● Job
Copy every line of the data that contains the string "between".

Data items:
◇ ◇ ◇ ◇
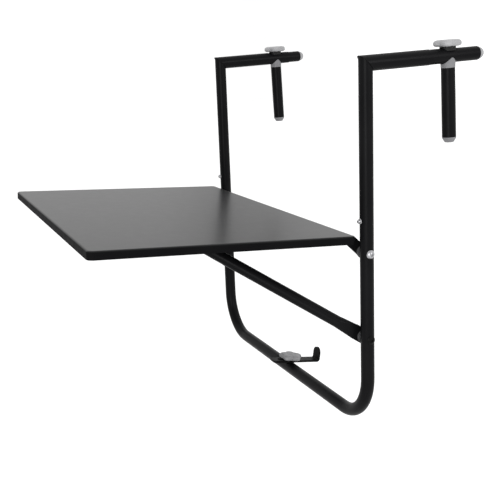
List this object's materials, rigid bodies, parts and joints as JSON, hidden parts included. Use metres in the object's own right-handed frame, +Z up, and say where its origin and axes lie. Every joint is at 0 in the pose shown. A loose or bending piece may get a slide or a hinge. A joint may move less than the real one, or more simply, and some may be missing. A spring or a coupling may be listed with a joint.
{
  "type": "railing-hung folding table",
  "caption": "Folding tabletop on a tube frame that hangs over a balcony railing, with clamp arms, a lower hook and a bent tube support that swings down to fold it flat.",
  "frame": {"origin": "middle of the inner corner between the posts' railing-side faces and the arms' undersides, the line that rests on the rail's edge", "axes": "+X to the right of someone sitting at the table and facing the railing, +Y toward the railing and along the arms, +Z up"},
  "size_m": [0.6251, 0.6519, 0.6175],
  "materials": {
    "black_coat": "semi-gloss black powder coat",
    "top_coat": "satin black powder coat",
    "grey_plastic": "mid-grey moulded plastic",
    "knob_plastic": "mid-grey moulded plastic",
    "black_plastic": "black moulded plastic",
    "black_steel": "black coated steel",
    "zinc_steel": "bright zinc plate"
  },
  "bodies": {
    "frame": {"frame_tube": "black_coat", "left_arm": "black_coat", "right_arm": "black_coat", "upper_pivot_bolts": "zinc_steel", "upper_pivot_nuts": "zinc_steel", "upper_pivot_washers": "grey_plastic", "lower_pivot_bolts": "black_steel", "lower_pivot_nuts": "zinc_steel", "lower_pivot_washers": "grey_plastic", "post_screws": "zinc_steel", "post_collars": "grey_plastic", "hook_stud": "zinc_steel"},
    "tabletop": {"tabletop_panel": "top_coat", "left_bracket": "black_coat", "right_bracket": "black_coat", "cross_rail": "black_coat", "bail_catches": "black_coat"},
    "bail": {"bail_tube": "black_coat"},
    "left_clamp": {"left_inner_tube": "black_coat", "left_arm_plug": "grey_plastic", "left_clamp_tube": "black_coat", "left_clamp_saddle": "grey_plastic", "left_clamp_plug": "grey_plastic", "left_clamp_nut": "zinc_steel", "left_saddle_washer": "black_plastic"},
    "left_hand_knob": {"left_knob": "grey_plastic", "left_knob_stud": "zinc_steel"},
    "right_clamp": {"right_inner_tube": "black_coat", "right_arm_plug": "grey_plastic", "right_clamp_tube": "black_coat", "right_clamp_saddle": "grey_plastic", "right_clamp_plug": "grey_plastic", "right_clamp_nut": "zinc_steel", "right_saddle_washer": "black_plastic"},
    "right_hand_knob": {"right_knob": "grey_plastic", "right_knob_stud": "zinc_steel"},
    "hook_turn": {"hook_washer": "black_plastic"},
    "hook": {"hook_strip": "black_steel"},
    "hook_hand_knob": {"hook_knob": "knob_plastic"}
  },
  "joints": [
    {"name": "table_fold", "type": "hinge", "parent": "frame", "child": "tabletop", "pos_m": [0, -0.011, -0.2773], "axis": [1, 0, 0], "range_deg": [0, 90]},
    {"name": "bail_fold", "type": "hinge", "parent": "frame", "child": "bail", "pos_m": [0, -0.011, -0.4173], "axis": [1, 0, 0], "range_deg": [0, 116.1]},
    {"name": "left_arm_slide", "type": "slide", "parent": "frame", "child": "left_clamp", "axis": [0, 0.9993, 0.0366], "range_m": [-0.013, 0.0244]},
    {"name": "left_knob_turn", "type": "hinge", "parent": "left_clamp", "child": "left_hand_knob", "pos_m": [-0.291, 0.11567, 0.03175], "axis": [0, -0.0366, 0.9993], "continuous": true},
    {"name": "right_arm_slide", "type": "slide", "parent": "frame", "child": "right_clamp", "axis": [0, 0.9993, 0.0366], "range_m": [-0.0329, 0.0045]},
    {"name": "right_knob_turn", "type": "hinge", "parent": "right_clamp", "child": "right_hand_knob", "pos_m": [0.291, 0.13555, 0.03248], "axis": [0, -0.0366, 0.9993], "continuous": true},
    {"name": "hook_swivel", "type": "hinge", "parent": "frame", "child": "hook_turn", "pos_m": [0, -0.011, -0.5634], "axis": [0, 0.1564, 0.9877], "range_deg": [-90, 90]},
    {"name": "hook_slide", "type": "slide", "parent": "hook_turn", "child": "hook", "axis": [0, 0.9877, -0.1564], "range_m": [-0.008, 0.024]},
    {"name": "hook_knob_turn", "type": "hinge", "parent": "frame", "child": "hook_hand_knob", "pos_m": [0, -0.011, -0.5634], "axis": [0, 0.1564, 0.9877], "continuous": true}
  ],
  "couplings": [
    {"joint": "bail_fold", "follows": "table_fold", "ratio": 1.2889}
  ]
}
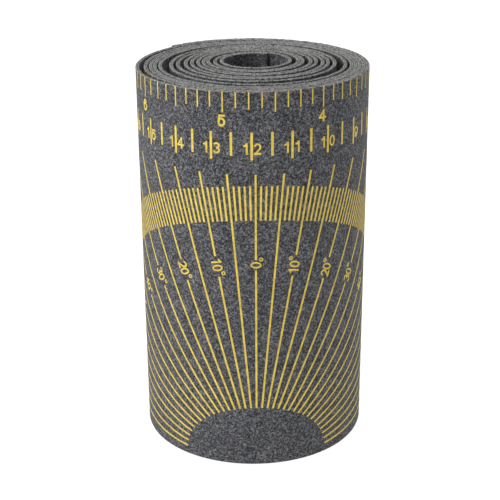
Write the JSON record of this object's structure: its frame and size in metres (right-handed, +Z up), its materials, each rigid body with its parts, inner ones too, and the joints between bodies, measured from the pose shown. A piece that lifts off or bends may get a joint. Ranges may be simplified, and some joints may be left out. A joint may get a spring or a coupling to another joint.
{
  "type": "wrap-around marking sheet",
  "caption": "Flexible fibre marking strip with printed inch and centimetre rulers and a protractor fan, rolled up and standing on its edge.",
  "frame": {"origin": "on the surface that the roll stands on, at the middle of the roll's outline", "axes": "+Z up along the roll's axis; the protractor's upright ray faces -Y, which is the front; +X is to the right seen from the front"},
  "size_m": [0.0606, 0.061, 0.1016],
  "materials": {
    "fibre_sheet": "matt, finely speckled pressed fibre with paler cut edges",
    "yellow_ink": "matt screen-printed ink, slightly broken by the fibres"
  },
  "bodies": {
    "root": {"wrap_sheet": "fibre_sheet", "inch_ticks": "yellow_ink", "inch_numerals": "yellow_ink", "centimetre_ticks": "yellow_ink", "centimetre_numerals": "yellow_ink", "protractor_rays": "yellow_ink", "protractor_degree_ticks": "yellow_ink", "protractor_numerals": "yellow_ink"}
  },
  "joints": []
}
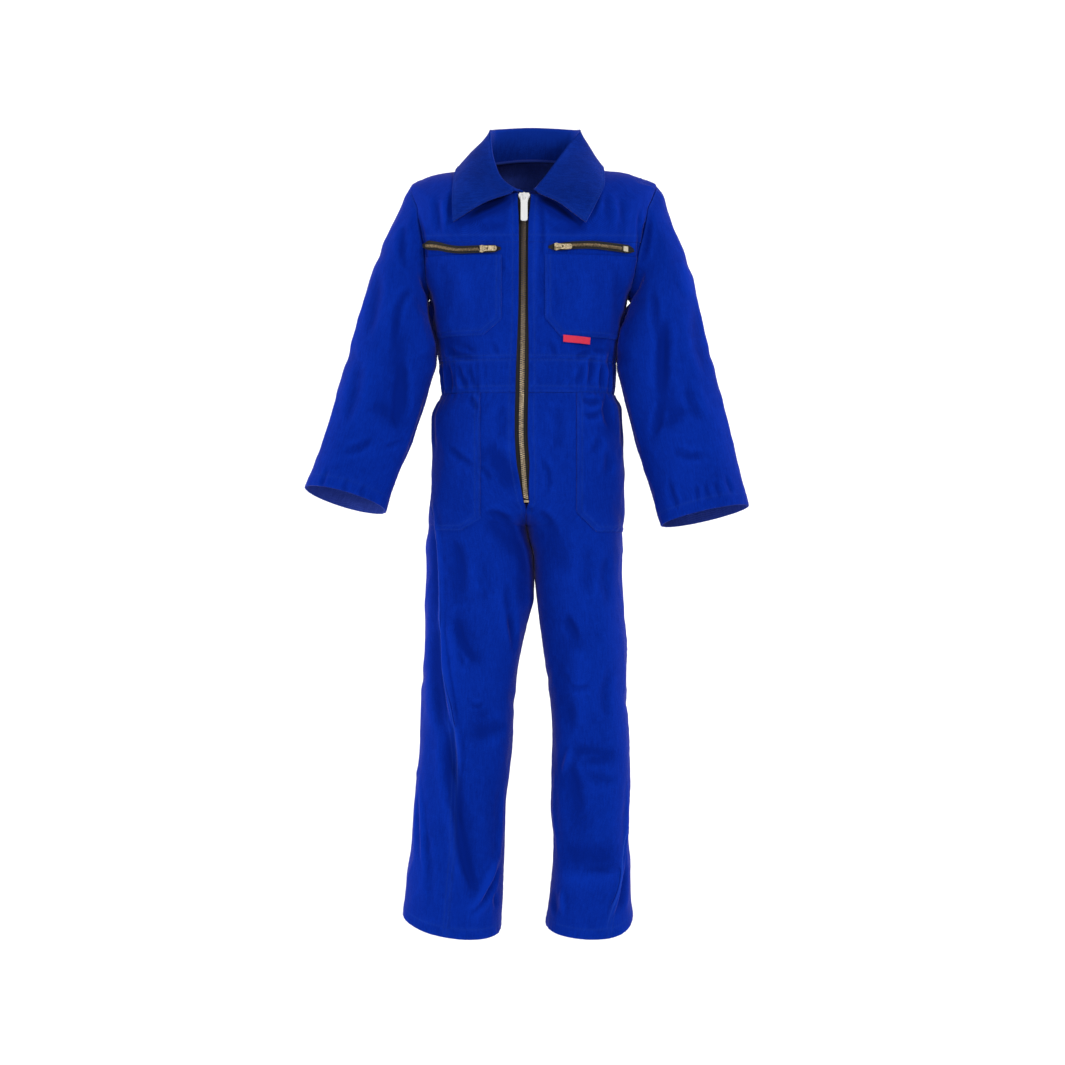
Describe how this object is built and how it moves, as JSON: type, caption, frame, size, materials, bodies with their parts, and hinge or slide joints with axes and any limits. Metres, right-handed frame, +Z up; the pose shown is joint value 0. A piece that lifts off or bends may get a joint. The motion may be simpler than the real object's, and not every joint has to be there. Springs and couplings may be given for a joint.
{
  "type": "boiler suit",
  "caption": "Child's long-sleeved boiler suit, filled out, with full front zip, turned-down collar, zipped chest pockets, hip patch pockets and a label tab.",
  "frame": {"origin": "level of the shoulders on the suit's centre plane, where the wearer holds it up", "axes": "+Z up, front faces -Y, +X towards the wearer's left"},
  "size_m": [0.502, 0.1821, 0.9338],
  "materials": {
    "cloth": "blue cotton twill",
    "tape": "woven zip tape",
    "brass": "antique brass",
    "silver": "nickel plated",
    "label": "bare red woven tab"
  },
  "bodies": {
    "garment": {"front_yoke_right": "cloth", "front_yoke_left": "cloth", "front_right": "cloth", "front_left": "cloth", "back": "cloth", "waistband_right": "cloth", "waistband_left": "cloth", "waistband_back": "cloth", "trouser_front_right": "cloth", "trouser_front_left": "cloth", "trouser_back_right": "cloth", "trouser_back_left": "cloth", "sleeve_right": "cloth", "sleeve_left": "cloth", "collar": "cloth", "chest_pocket_right": "cloth", "chest_pocket_left": "cloth", "hip_pocket_right": "cloth", "hip_pocket_left": "cloth", "label": "label", "zip_tape_right": "tape", "zip_tape_left": "tape", "zip_chain": "brass", "zip_slider": "silver", "zip_stop": "brass", "chest_tape_right": "tape", "chest_tape_left": "tape", "chest_chain_right": "brass", "chest_chain_left": "brass", "chest_slider_right": "brass", "chest_slider_left": "brass", "chest_stop_left": "silver"},
    "main_pull": {"pull_main": "silver"},
    "right_chest_pull": {"pull_chest_right": "brass"},
    "left_chest_pull": {"pull_chest_left": "brass"}
  },
  "joints": [
    {"name": "main_pull_hinge", "type": "hinge", "parent": "garment", "child": "main_pull", "pos_m": [-0.00642, -0.07048, -0.03077], "axis": [-1, 0, 0], "range_deg": [0, 150]},
    {"name": "right_chest_pull_hinge", "type": "hinge", "parent": "garment", "child": "right_chest_pull", "pos_m": [-0.05175, -0.08742, -0.092], "axis": [0, 0, -1], "range_deg": [0, 150]},
    {"name": "left_chest_pull_hinge", "type": "hinge", "parent": "garment", "child": "left_chest_pull", "pos_m": [0.03177, -0.09023, -0.08998], "axis": [0, 0, -1], "range_deg": [0, 150]}
  ]
}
◇ ◇ ◇ ◇
● Task response
  "frame": {"origin": "middle of the inner corner between the posts' railing-side faces and the arms' undersides, the line that rests on the rail's edge", "axes": "+X to the right of someone sitting at the table and facing the railing, +Y toward the railing and along the arms, +Z up"},
Write the JSON record of this object's structure: its frame and size in metres (right-handed, +Z up), its materials, each rigid body with its parts, inner ones too, and the joints between bodies, measured from the pose shown. A piece that lifts off or bends may get a joint. Ranges may be simplified, and some joints may be left out. A joint may get a spring or a coupling to another joint.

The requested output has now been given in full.